Opening that spreadsheet today and knowing exactly what comes in, what goes out, and how long we can hold steady — that’s not luck. That’s the result of building a habit before I needed it. And I’m genuinely, deeply thankful for that version of me that kept at it even when it felt unnecessary.
You can’t measure something without a stick. And I’m really glad I had mine ready.
… You don’t want to be making hard financial decisions while you’re deep in your feelings …
So Here’s What I’d Tell You
You don’t need a complicated system to start. You don’t need a finance degree. You just need to know where every dollar is coming from and where every dollar is going. That clarity alone puts you ahead of most people.
But here’s what that clarity actually unlocks — and this is the part most people miss.
It tells you how long you can survive. When you know exactly what your vital expenses are every month, you can calculate your emergency fund with precision. Not a rough guess. An actual number. Paula Pant of Afford Anything always says you can afford anything — but not everything. Knowing your numbers is precisely how you figure out which is which. That number becomes your safety net and your peace of mind at the same time.
It tells you what you can afford and what needs to wait. Not every expense is urgent and not every want is a need. When your numbers are in front of you, the decision isn’t emotional — it’s clear. You either have room for it or you don’t. That honesty saves you from a lot of future pain.
It gives you a plan you made with a cool head. This one is everything to me right now. Morgan Housel, author of The Psychology of Money, nails it when he says that people don’t make financial decisions on spreadsheets — they make them at the dinner table, under stress, tangled up in emotion. That’s exactly the trap that tracking helps you avoid. When I built my spreadsheet, life was calm. I wasn’t stressed. I wasn’t scared.

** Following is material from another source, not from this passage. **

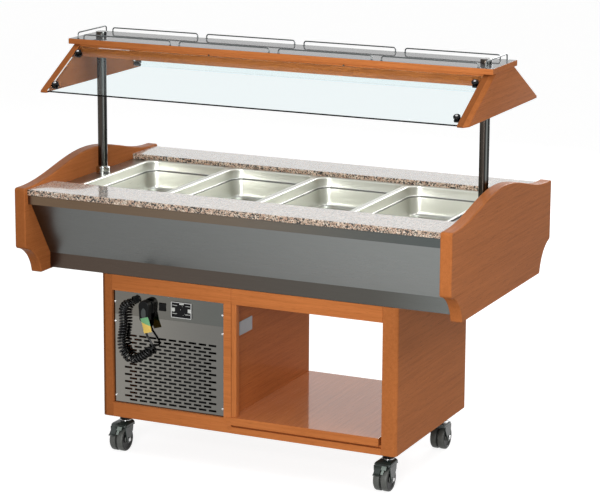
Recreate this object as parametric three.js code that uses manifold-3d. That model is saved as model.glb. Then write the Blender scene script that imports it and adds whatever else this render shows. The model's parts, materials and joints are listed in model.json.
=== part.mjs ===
// Mobile refrigerated salad bar: a wooden base on four swivel casters, a steel well with four lift-out
// gastronorm pans between two stone slabs, and a canopy shelf with sloping glass on two posts.
// Millimetres, +Z up, +X to the right seen from the front, front at -Y.
// The origin lies on the floor under the middle of the base.
import * as THREE from "three";
import { mergeGeometries, mergeVertices } from "three/addons/utils/BufferGeometryUtils.js";
import Module from "manifold-3d";

const wasm = await Module();
wasm.setup();

// ---- driving dimensions -------------------------------------------------------------------------

const clearance = 0.3; // between pieces that rest on or fit into each other

// gastronorm pans
const panCount = 4;
const panWidth = 324; // along X
const panLength = 529; // along Y
const panPitch = 325;
const panDepth = 100;
const panWall = 1.2;
const panRimWidth = 12;
const panRimCorner = 14;
const panBodyCorner = 42;
const panLedgeDepth = 32; // stacking ledge under the rim
const panLedgeWidth = 5;
const panFloorCorner = 16;
const panDraft = 3;
const panRowEnd = 67; // deck between the pan row and the cheek, which carries the post

// shaped end cheeks
const overallDepth = 900;
const cheekThickness = 38;
const cheekRise = 6; // cheek ends above the slabs
const cheekHump = 62; // centre of the cheek above its ends
const cheekHumpHalf = 425;
const cheekCove = 119; // radius of the hollow at the lower corners
const coveOut = 22; // its centre beyond the front or rear of the cheek
const coveDrop = 19; // its centre below the cheek
const cheekCorner = 8;
const cheekHeel = 11; // rounding above the hollow
const humpSteps = 12;
const cheekDrop = 6; // below the underside of the well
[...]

I was just being intentional. And because of that, when today came — when the news was heavy and the emotions were real — I didn’t have to figure anything out from scratch. The plan was already there. I just had to follow it.
You don’t want to be making hard financial decisions while you’re deep in your feelings. Trust me. You want to have already made them.
Joe Saul-Sehy of Stacking Benjamins — one of the most awarded personal finance podcasts out there — was himself a financial planner who admitted he wasn’t applying any of this to his own life. He literally found himself digging through his car seats looking for change to get home. He turned it around by doing exactly what he now teaches others: paying attention, building the habit, and tracking where every dollar goes. He even built a free expense tracker called “Find More Benjamins” out of the same system he used with his own clients. If a financial planner needed the reminder, the rest of us definitely do too.
I use Excel — and over time, what started simple evolved into something that actually tells me a lot at a glance. Here’s what mine looks like today:

Every expense has a name, a frequency, a vital flag, and an active status. I can see my total monthly vital expenses, what hits every paycheck, and what’s quarterly or yearly so nothing sneaks up on me. It didn’t start this way — it grew as my life got more complex. But it all started with just tracking what came in and what went out.
If you want something that does more of the heavy lifting automatically, tools like YNAB or Monarch Money are worth exploring. But honestly? The tool matters way less than the habit.
Once that foundation is in place, everything else becomes clearer — whether that’s protecting your investments during uncertain times, or simply knowing you’re building toward something that actually matters — like I wrote about recently when thinking about what happy retirees do differently.
Start before you need it. Because one day — a job, a bill, a life event you didn’t see coming — something will change. And when it does, you’ll want a clear number in front of you, not a guess.
You’ve got this. Build your measuring stick today.